**Instructions to follow**
Give back, exactly as written, the lines from the beginning of the listing through the one that contains "(1 - math.cos(turn))))".

* * * * * * * * *

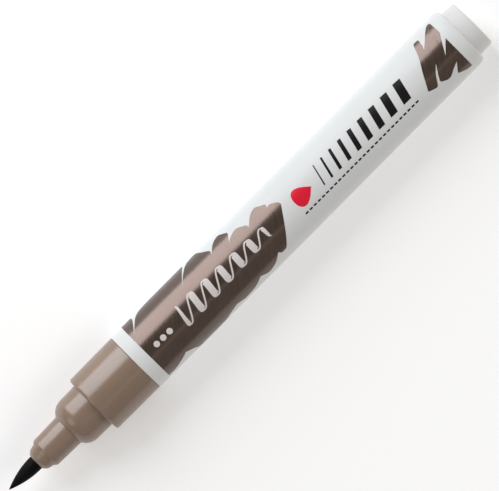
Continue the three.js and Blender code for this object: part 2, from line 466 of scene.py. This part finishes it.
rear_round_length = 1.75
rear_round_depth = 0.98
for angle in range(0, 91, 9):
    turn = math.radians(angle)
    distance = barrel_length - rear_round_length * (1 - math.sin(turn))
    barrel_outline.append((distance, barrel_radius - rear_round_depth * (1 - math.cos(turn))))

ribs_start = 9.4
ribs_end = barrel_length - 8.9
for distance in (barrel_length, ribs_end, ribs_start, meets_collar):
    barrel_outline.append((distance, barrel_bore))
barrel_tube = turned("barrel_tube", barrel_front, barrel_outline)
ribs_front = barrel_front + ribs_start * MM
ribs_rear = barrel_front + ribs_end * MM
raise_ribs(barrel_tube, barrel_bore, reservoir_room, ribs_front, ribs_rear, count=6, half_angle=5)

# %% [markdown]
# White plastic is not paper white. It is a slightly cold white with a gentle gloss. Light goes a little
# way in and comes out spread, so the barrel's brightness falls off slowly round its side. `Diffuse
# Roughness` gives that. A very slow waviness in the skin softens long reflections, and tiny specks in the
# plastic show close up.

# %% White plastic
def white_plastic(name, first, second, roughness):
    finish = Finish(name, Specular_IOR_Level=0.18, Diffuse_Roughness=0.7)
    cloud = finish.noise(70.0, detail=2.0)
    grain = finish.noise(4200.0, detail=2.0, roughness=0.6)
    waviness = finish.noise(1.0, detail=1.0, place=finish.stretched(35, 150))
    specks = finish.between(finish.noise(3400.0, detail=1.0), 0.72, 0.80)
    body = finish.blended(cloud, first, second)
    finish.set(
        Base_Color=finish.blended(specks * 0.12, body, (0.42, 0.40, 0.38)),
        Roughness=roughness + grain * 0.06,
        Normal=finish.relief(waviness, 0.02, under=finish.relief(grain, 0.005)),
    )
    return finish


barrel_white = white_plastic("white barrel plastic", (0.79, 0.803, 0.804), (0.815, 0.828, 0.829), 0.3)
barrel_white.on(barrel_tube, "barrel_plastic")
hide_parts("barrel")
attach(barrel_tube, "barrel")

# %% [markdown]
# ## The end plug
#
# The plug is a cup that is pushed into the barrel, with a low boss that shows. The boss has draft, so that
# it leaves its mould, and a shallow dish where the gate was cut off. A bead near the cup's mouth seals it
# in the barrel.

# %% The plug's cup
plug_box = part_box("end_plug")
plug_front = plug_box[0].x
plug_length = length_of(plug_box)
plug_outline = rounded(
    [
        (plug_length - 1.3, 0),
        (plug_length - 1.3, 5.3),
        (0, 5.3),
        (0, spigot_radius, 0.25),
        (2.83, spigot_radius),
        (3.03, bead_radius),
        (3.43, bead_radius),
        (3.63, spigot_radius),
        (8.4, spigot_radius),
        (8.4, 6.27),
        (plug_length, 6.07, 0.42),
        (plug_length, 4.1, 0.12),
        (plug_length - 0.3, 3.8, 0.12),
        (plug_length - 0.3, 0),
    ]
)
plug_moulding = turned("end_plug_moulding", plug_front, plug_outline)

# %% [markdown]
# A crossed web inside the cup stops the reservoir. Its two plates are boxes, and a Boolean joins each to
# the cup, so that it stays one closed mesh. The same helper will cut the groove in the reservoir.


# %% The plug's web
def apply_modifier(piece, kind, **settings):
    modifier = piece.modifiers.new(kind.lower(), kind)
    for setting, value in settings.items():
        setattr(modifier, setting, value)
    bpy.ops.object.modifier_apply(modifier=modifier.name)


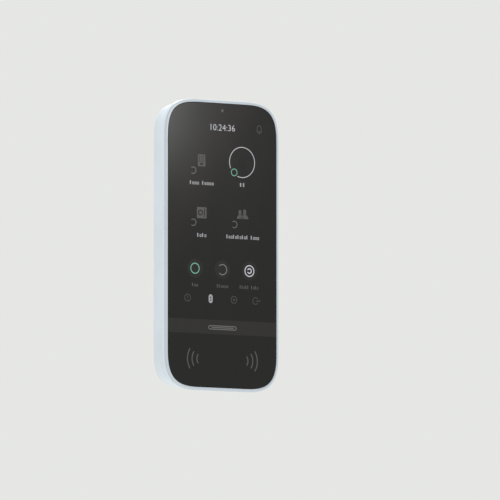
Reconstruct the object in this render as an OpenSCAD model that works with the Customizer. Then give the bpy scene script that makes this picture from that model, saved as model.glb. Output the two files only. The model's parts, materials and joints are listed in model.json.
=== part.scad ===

* * * * * * * * *

**Exercise output**
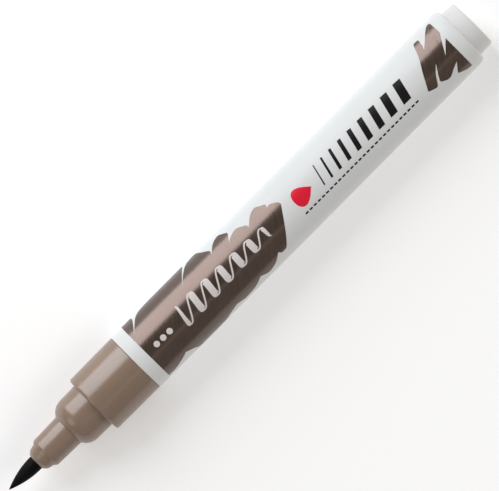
Continue the three.js and Blender code for this object: part 2, from line 466 of scene.py. This part finishes it.
rear_round_length = 1.75
rear_round_depth = 0.98
for angle in range(0, 91, 9):
    turn = math.radians(angle)
    distance = barrel_length - rear_round_length * (1 - math.sin(turn))
    barrel_outline.append((distance, barrel_radius - rear_round_depth * (1 - math.cos(turn))))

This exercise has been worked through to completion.